27U.K.After section 332 (the available amount) insert—
(1)This section applies where a member of the worldwide group is a securitisation company within the meaning of section 83(2) of FA 2005 or section 623 of CTA 2010 at any time during a period of account of the worldwide group.
(2)The reference in section 332(1) to amounts disclosed in the financial statements of the worldwide group for the period are to the amounts that would have been disclosed in those statements had they been prepared on the assumption that the company mentioned in subsection (1) was not a member of the worldwide group.
(1)This section applies where—
(a)a member of the worldwide group is a member of a partnership at any time during a period of account of the worldwide group, and
(b)at any time during the period of account, a liability of the partnership in respect of borrowing (“the partnership liability”) is outstanding.

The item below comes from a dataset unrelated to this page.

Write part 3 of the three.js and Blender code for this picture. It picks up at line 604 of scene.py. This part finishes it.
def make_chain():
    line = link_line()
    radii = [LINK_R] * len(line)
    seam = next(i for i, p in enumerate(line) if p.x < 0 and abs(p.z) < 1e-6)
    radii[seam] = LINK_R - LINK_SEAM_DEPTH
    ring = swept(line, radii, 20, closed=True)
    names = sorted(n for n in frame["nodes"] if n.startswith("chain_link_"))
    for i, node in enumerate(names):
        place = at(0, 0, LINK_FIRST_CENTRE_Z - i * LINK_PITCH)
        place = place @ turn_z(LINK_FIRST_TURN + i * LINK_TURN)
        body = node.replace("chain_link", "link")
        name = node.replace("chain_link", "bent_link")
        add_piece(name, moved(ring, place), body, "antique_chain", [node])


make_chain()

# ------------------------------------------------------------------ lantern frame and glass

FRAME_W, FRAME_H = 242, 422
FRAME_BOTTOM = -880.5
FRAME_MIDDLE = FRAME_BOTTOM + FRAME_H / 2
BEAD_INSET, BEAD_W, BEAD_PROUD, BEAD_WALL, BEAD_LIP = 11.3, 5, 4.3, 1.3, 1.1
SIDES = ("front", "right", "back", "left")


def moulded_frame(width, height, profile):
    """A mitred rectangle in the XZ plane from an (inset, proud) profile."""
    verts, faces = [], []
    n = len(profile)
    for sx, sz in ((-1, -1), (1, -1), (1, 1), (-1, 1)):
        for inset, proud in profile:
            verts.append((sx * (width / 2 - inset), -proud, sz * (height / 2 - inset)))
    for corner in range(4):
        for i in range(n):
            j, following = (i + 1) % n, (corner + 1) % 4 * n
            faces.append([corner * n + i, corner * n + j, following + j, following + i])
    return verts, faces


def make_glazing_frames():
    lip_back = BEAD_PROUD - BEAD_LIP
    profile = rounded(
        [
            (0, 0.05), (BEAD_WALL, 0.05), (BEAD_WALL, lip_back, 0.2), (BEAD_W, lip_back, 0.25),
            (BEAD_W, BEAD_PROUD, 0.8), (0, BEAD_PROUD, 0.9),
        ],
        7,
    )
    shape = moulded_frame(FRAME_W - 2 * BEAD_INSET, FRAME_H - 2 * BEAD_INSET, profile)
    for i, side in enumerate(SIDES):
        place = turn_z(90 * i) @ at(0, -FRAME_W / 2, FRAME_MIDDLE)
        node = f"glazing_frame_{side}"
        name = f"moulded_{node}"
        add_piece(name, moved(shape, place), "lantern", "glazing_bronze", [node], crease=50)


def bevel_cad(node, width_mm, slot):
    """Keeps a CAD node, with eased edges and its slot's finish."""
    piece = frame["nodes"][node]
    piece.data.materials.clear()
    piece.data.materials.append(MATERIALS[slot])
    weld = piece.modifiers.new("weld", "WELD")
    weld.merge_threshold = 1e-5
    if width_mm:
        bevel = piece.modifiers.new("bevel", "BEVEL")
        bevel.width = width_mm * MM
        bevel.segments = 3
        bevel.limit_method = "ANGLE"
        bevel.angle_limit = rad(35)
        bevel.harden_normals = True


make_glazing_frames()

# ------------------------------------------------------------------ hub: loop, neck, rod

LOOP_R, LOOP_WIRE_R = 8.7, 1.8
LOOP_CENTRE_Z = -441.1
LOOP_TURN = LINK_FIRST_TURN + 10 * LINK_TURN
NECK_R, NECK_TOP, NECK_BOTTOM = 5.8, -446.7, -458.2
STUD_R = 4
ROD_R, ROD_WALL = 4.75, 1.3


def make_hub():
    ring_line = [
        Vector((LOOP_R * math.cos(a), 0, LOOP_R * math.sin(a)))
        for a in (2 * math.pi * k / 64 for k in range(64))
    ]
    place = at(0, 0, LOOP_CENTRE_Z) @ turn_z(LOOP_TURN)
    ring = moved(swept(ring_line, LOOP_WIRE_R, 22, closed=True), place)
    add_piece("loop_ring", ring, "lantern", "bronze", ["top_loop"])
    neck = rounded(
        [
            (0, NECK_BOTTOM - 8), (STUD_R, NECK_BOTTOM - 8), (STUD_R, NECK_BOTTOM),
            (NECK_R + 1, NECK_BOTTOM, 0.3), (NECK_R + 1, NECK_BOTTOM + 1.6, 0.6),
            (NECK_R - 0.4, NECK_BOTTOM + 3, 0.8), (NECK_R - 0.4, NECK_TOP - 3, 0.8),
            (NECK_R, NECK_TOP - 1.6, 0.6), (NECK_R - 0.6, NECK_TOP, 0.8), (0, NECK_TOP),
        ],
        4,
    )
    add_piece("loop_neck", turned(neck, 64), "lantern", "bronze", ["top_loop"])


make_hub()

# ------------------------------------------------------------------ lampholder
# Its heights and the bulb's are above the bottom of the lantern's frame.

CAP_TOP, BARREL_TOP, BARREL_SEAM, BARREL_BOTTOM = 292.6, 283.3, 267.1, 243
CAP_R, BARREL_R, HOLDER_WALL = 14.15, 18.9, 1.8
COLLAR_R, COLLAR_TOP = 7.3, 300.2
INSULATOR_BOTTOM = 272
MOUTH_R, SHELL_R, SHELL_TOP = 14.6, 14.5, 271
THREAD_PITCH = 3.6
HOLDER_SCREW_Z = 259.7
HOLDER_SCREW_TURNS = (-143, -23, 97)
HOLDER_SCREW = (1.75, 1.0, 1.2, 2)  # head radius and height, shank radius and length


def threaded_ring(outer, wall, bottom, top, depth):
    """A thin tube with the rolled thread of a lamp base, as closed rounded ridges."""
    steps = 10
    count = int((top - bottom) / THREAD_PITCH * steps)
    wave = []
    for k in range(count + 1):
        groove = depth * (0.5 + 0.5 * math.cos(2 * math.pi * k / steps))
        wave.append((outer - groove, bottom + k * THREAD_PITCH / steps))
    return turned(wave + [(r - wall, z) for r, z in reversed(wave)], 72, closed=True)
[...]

(2)For the purposes mentioned in subsection (7), the financial statements of the worldwide group for the period of account are to be treated as if—
(a)they did not disclose any amounts falling within section 332(1)(a) to (d) relating to the partnership liability, and
(b)they disclosed instead such amounts as would have fallen within that provision had the financial statements been prepared on the following two assumptions.

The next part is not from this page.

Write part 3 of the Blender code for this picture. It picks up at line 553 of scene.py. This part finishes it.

(3)The first assumption is that, at each time during the period of account at which the partnership liability was outstanding, each member of the partnership owed the appropriate proportion of the partnership liability to the same person, and on the same terms, as it was in fact owed by the partnership.

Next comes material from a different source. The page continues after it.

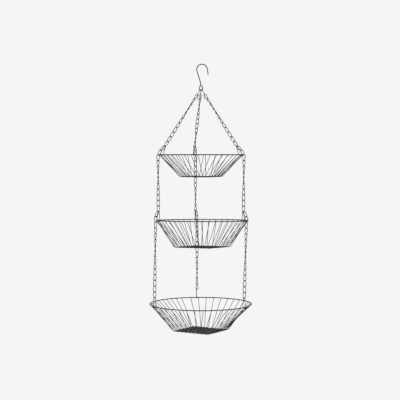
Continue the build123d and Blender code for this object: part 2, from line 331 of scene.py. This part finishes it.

(4)In subsection (3) “the appropriate proportion”, in relation to a member of the partnership at any time, is the proportion of the partnership's profits to which the member is entitled at that time under the partnership's profit sharing arrangements.
(5)The second assumption is that, during the period of account, each member of the partnership incurred the appropriate proportion of any expenses relating to the partnership liability.
(6)In subsection (5) “the appropriate proportion” in relation to a member of the partnership, is the proportion of the partnership's profits to which the member is entitled, over the period of account of the worldwide group, under the partnership's profit sharing arrangements.
(7)The purposes referred to in subsection (2) are the purposes of—
(a)this Chapter, and
(b)any other provision of the Corporation Tax Acts so far as it applies for the purposes of this Chapter.
(1)This section applies where—
(a)a member of the worldwide group is a member of a partnership at any time during a period of account of the worldwide group, and
(b)during the period of account, the partnership incurs expenses in relation to finance leases or debt factoring (“the relevant partnership expenses”).
(2)For the purposes mentioned in subsection (5), the financial statements of the worldwide group for the period of account are to be treated as if—
(a)they did not disclose any of the relevant partnership expenses, and
(b)they disclosed instead such amounts as would have fallen within section 332(1)(e) or (f), had the financial statements been prepared on the following assumption.
(3)The assumption is that, during the period of account, each member of the partnership incurred the appropriate proportion of the relevant partnership expenses.
(4)In subsection (3) “the appropriate proportion”, in relation to a member of the partnership, is the proportion of the partnership's profits to which the member is entitled, over the period of account of the worldwide group, under the partnership's profit sharing arrangements.
(5)The purposes referred to in subsection (2) are the purposes of—
(a)this Chapter, and
(b)any other provision of the Corporation Tax Acts so far as it applies for the purposes of this Chapter.”
28U.K.After section 336 (meaning of accounting expressions used in this Chapter) insert—
(1)The Commissioners may make regulations for the purpose of altering the way in which the available amount is calculated in a case in which an accounts amount in respect of a matter is not equal to the tax amount in respect of that matter.
(2)For this purpose—
(a)the “accounts amount” in respect of a matter is—
(i)the amount disclosed in the financial statements of the worldwide group in respect of the matter, or
(ii)if no amount is so disclosed, nil, and
(b)the “tax amount” in respect of a matter is—
(i)the amount of the deduction to which a member of the worldwide group is entitled under a provision of the Corporation Tax Acts in respect of the matter,
(ii)if more than one member is entitled to such a deduction, the total such deductions, or
(iii)if no member is entitled to such a deduction, nil.
(3)Regulations under this section may amend any provision of this Part.
(4)Regulations under this section may have effect in relation to periods of account of the worldwide group beginning on or after the beginning of the calendar year in which the regulations are made.
(5)Regulations under this section may include provision for the worldwide group to elect that the regulations (or any of them)—
(a)are not to apply in relation to the group, or
(b)are not to apply in relation to periods of account of the worldwide group beginning before the date on which the regulations are made.”